# RIP Nic Wheeler MBH, Coakham Bloodhounds



## TGM (4 April 2022)

From the Coakham Bloodhounds Facebook page:

_"It is with the most profound regret and sadness that, on behalf of the Masters and Committee of the Coakham Bloodhounds, I let you know that our Huntsman, Nic Wheeler, passed away peacefully today doing what he loved - hunting with his wonderful hounds. Please bear with us and respect the family at this difficult time."_

Whilst it was tragic that he was taken so soon, he went the way he had always said he wanted to go.  As people are bound to speculate, his passing was not due to a hunting accident or fall but apparently due to natural causes and was very quick.  Less than an hour earlier at the meet he had been in very good spirits and cracking jokes.

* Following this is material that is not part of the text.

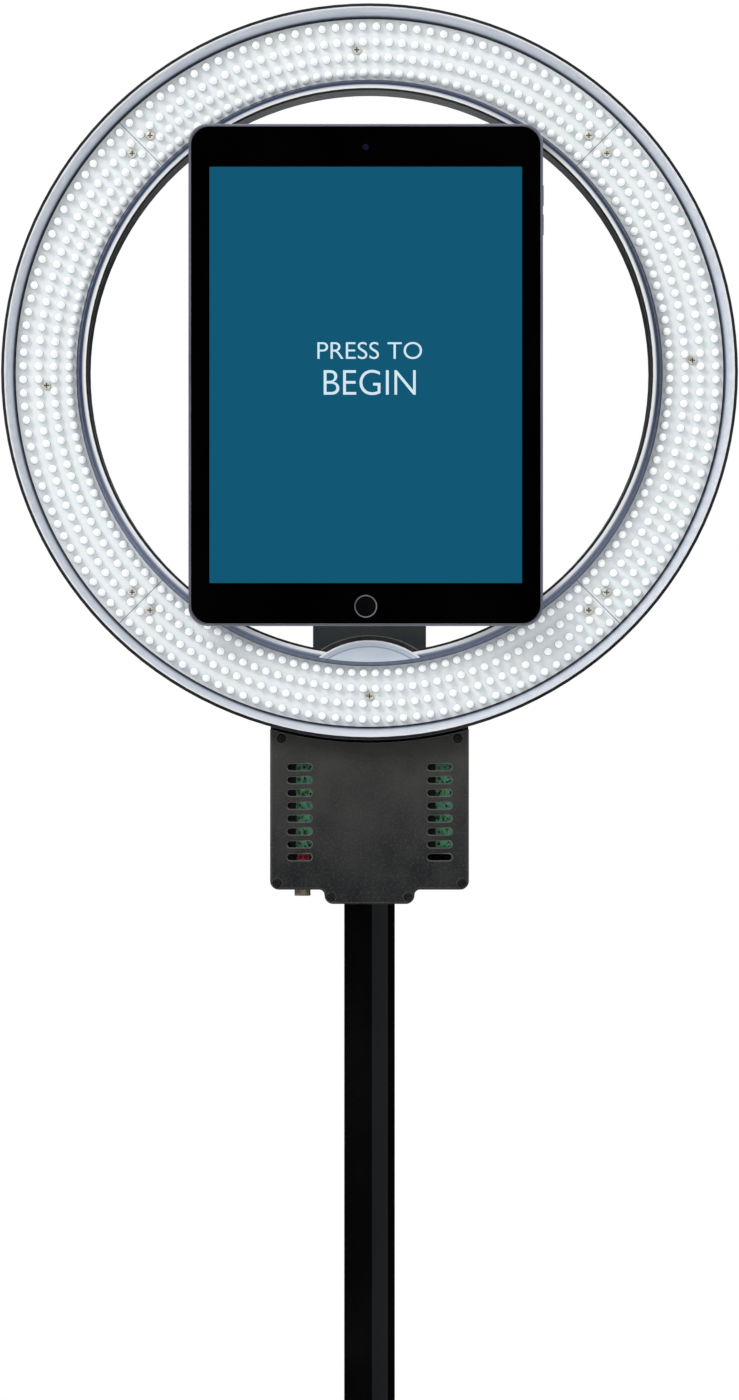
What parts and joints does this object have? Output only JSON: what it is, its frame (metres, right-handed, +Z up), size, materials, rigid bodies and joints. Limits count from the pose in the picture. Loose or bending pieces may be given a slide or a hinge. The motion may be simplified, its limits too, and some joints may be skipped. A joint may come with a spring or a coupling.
{
  "type": "tablet photo booth",
  "caption": "Free-standing photo booth: an LED ring light round an upright tablet, with a driver box, on a telescopic pole with a tilting head and a round base.",
  "frame": {"origin": "centre of the floor contact, under the pole", "axes": "+Z up along the pole, -Y the way the screen and the light face, +X to a viewer's right"},
  "size_m": [0.3999, 0.4, 1.597],
  "materials": {
    "housing_black": "fine matt moulding, dark",
    "tray_silver": "silver-blue satin",
    "board_white": "white solder mask, faintly green",
    "led_lens": "milky clear epoxy",
    "screw_nickel": "nickel plate",
    "screw_black": "black oxide",
    "wire_red": "insulated wire",
    "box_charcoal": "fine spark-eroded texture",
    "circuit_green": "green solder mask",
    "capacitor_sleeve": "shrink sleeve",
    "ferrite": "sintered",
    "heat_sink": "extruded",
    "chip_black": "moulded epoxy",
    "terminal_red": "moulded",
    "inlet_nickel": "nickel plate",
    "control_black": "moulded",
    "knob_black": "moulded grip",
    "bracket_charcoal": "flat powder coat on steel",
    "zinc_steel": "zinc plate",
    "nylon_white": "nylon",
    "cast_black": "black painted die casting",
    "standoff_aluminium": "turned",
    "tablet_aluminium": "blasted and anodised, dark grey",
    "tablet_glass": "black mask under clear glass",
    "screen_blue": "lit display, plain blue",
    "battery_wrap": "foil wrap",
    "camera_glass": "coated lens",
    "button_black": "sapphire cap",
    "button_ring": "polished steel, grey",
    "foam_black": "foam tape",
    "pole_black": "gloss black enamel on steel",
    "base_black": "textured black powder coat on steel",
    "foot_rubber": "moulded"
  },
  "bodies": {
    "stand": {"lower_pole": "pole_black", "pole_bush": "nylon_white", "clamp_collar": "cast_black", "base_flange": "cast_black", "base_plate": "base_black", "base_bolts": "zinc_steel", "rubber_feet": "foot_rubber"},
    "mast": {"upper_pole": "pole_black", "pole_head": "cast_black"},
    "height_knob": {"height_knob": "knob_black"},
    "tilt_knob": {"tilt_knob": "knob_black"},
    "dimmer_knob": {"dimmer_knob": "knob_black"},
    "power_switch_rocker": {"power_switch_rocker": "control_black"},
    "home_button": {"home_button": "button_black"},
    "sleep_button": {"sleep_button": "tablet_aluminium"},
    "volume_up_button": {"volume_up_button": "tablet_aluminium"},
    "volume_down_button": {"volume_down_button": "tablet_aluminium"},
    "head": {"ring_rear_housing": "housing_black", "ring_reflector_tray": "tray_silver", "led_board_screws": "screw_nickel", "ring_housing_screws": "screw_black", "led_wire_loom": "wire_red", "box_front_cover": "box_charcoal", "box_rear_shell": "box_charcoal", "box_cover_screws": "screw_black", "driver_board": "circuit_green", "driver_board_screws": "screw_nickel", "driver_capacitors": "capacitor_sleeve", "driver_inductor": "ferrite", "driver_heat_sink": "heat_sink", "driver_chips": "chip_black", "output_terminal": "terminal_red", "power_inlet": "inlet_nickel", "inlet_nut": "inlet_nickel", "power_switch_body": "control_black", "dimmer_potentiometer": "zinc_steel", "bracket_bar": "bracket_charcoal", "tilt_yoke": "bracket_charcoal", "bracket_bolts": "screw_black", "tilt_bolt": "zinc_steel", "tilt_washers": "nylon_white", "tablet_standoffs": "standoff_aluminium", "standoff_screws": "screw_black", "tablet_plate": "bracket_charcoal", "foam_pads": "foam_black", "tablet_back_shell": "tablet_aluminium", "tablet_front_glass": "tablet_glass", "tablet_display": "screen_blue", "tablet_battery": "battery_wrap", "tablet_logic_board": "circuit_green", "tablet_cameras": "camera_glass", "home_button_ring": "button_ring", "led_board_right": "board_white", "led_array_right": "led_lens", "led_board_top": "board_white", "led_array_top": "led_lens", "led_board_left": "board_white", "led_array_left": "led_lens", "led_board_bottom": "board_white", "led_array_bottom": "led_lens"}
  },
  "joints": [
    {"name": "mast_height", "type": "slide", "parent": "stand", "child": "mast", "axis": [0, 0, 1], "range_m": [-0.25, 0.25]},
    {"name": "head_tilt", "type": "hinge", "parent": "mast", "child": "head", "pos_m": [0, 0, 1.215], "axis": [1, 0, 0], "range_deg": [-30, 10]},
    {"name": "height_knob_turn", "type": "hinge", "parent": "stand", "child": "height_knob", "pos_m": [0.03, 0, 0.88], "axis": [1, 0, 0], "range_deg": [0, 360]},
    {"name": "tilt_knob_turn", "type": "hinge", "parent": "head", "child": "tilt_knob", "pos_m": [0.03, 0, 1.215], "axis": [1, 0, 0], "range_deg": [0, 360]},
    {"name": "dimmer_turn", "type": "hinge", "parent": "head", "child": "dimmer_knob", "pos_m": [0.0365, -0.028, 1.218], "axis": [0, -1, 0], "range_deg": [-140, 140]},
    {"name": "power_switch_rock", "type": "hinge", "parent": "head", "child": "power_switch_rocker", "pos_m": [-0.0365, -0.0316, 1.218], "axis": [1, 0, 0], "range_deg": [0, 18]},
    {"name": "home_button_press", "type": "slide", "parent": "head", "child": "home_button", "axis": [0, 1, 0], "range_m": [0, 0.0004], "stiffness_N_per_m": 1200},
    {"name": "sleep_button_press", "type": "slide", "parent": "head", "child": "sleep_button", "axis": [0, 0, -1], "range_m": [0, 0.0003], "stiffness_N_per_m": 1200},
    {"name": "volume_up_press", "type": "slide", "parent": "head", "child": "volume_up_button", "axis": [-1, 0, 0], "range_m": [0, 0.0003], "stiffness_N_per_m": 1200},
    {"name": "volume_down_press", "type": "slide", "parent": "head", "child": "volume_down_button", "axis": [-1, 0, 0], "range_m": [0, 0.0003], "stiffness_N_per_m": 1200}
  ]
}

Nic had hunted the Coakham hounds for over 30 years and anyone privileged enough to watch him at work on the hunting field knows what a skilled huntsman he was and how the hounds loved and respected him.  Nic was a great character and knew so much about horses, hunting, hounds and particularly bloodhounds and bloodhounding.  He was always keen to share this knowledge and was skilled at doing so.  He had embraced modern technology and was good at promoting the Coakham on social media and even became something of a TikTok star in recent years!  He will be greatly missed by so many and the hunting world is poorer for his passing.


----------



## The Fuzzy Furry (4 April 2022)

How very sad for all around but what a way to go, doing what he loved.


----------



## Orangehorse (4 April 2022)

How sad for everyone.  RIP.


----------



## quizzie (4 April 2022)

I started going out with the  Coakham in  it’s earliest days when Nigel Budd and Neil Wates formed it…it was quite insane in those days!

Nic took it on and made such a great job, and both he and Sue lived and breathed the bloodhounds….so sad, but wonderful to go doing what he loved.


----------



## Nicnac (4 April 2022)

A huge loss to the Coakham and shock to all.  RIP Nic - one in a million.  Gone doing what he loved which is some comfort.

Hope you and the family are bearing up TGM x


----------



## Bob notacob (5 April 2022)

Coakham Bloodhounds ,a name with impeccable reputation , led by an equally impeccable huntsman . Rest in peace sir.


----------



## GSD Woman (5 April 2022)

This is way too soon for what must have been a wonderful man. 10 years older than I.


----------



## poiuytrewq (20 May 2022)

How very sad but as above what a fantastic way for him to have gone. Hopefully his family can take comfort from that In time


----------



## TGM (20 May 2022)

Have just uploaded this 'whip's eye' Go Pro video today - it shows Nic working his amazing pack of hounds at Folkington Manor, just a fortnight before his tragic death.


----------



## GSD Woman (20 May 2022)

I have never seen such a large pack of bloodhounds.  Thanks for sharing.


----------



## Nicnac (20 May 2022)

TGM said:



			Have just uploaded this 'whip's eye' Go Pro video today - it shows Nic working his amazing pack of hounds at Folkington Manor, just a fortnight before his tragic death.







Click to expand...

I recognise those ginger ears and that voice


----------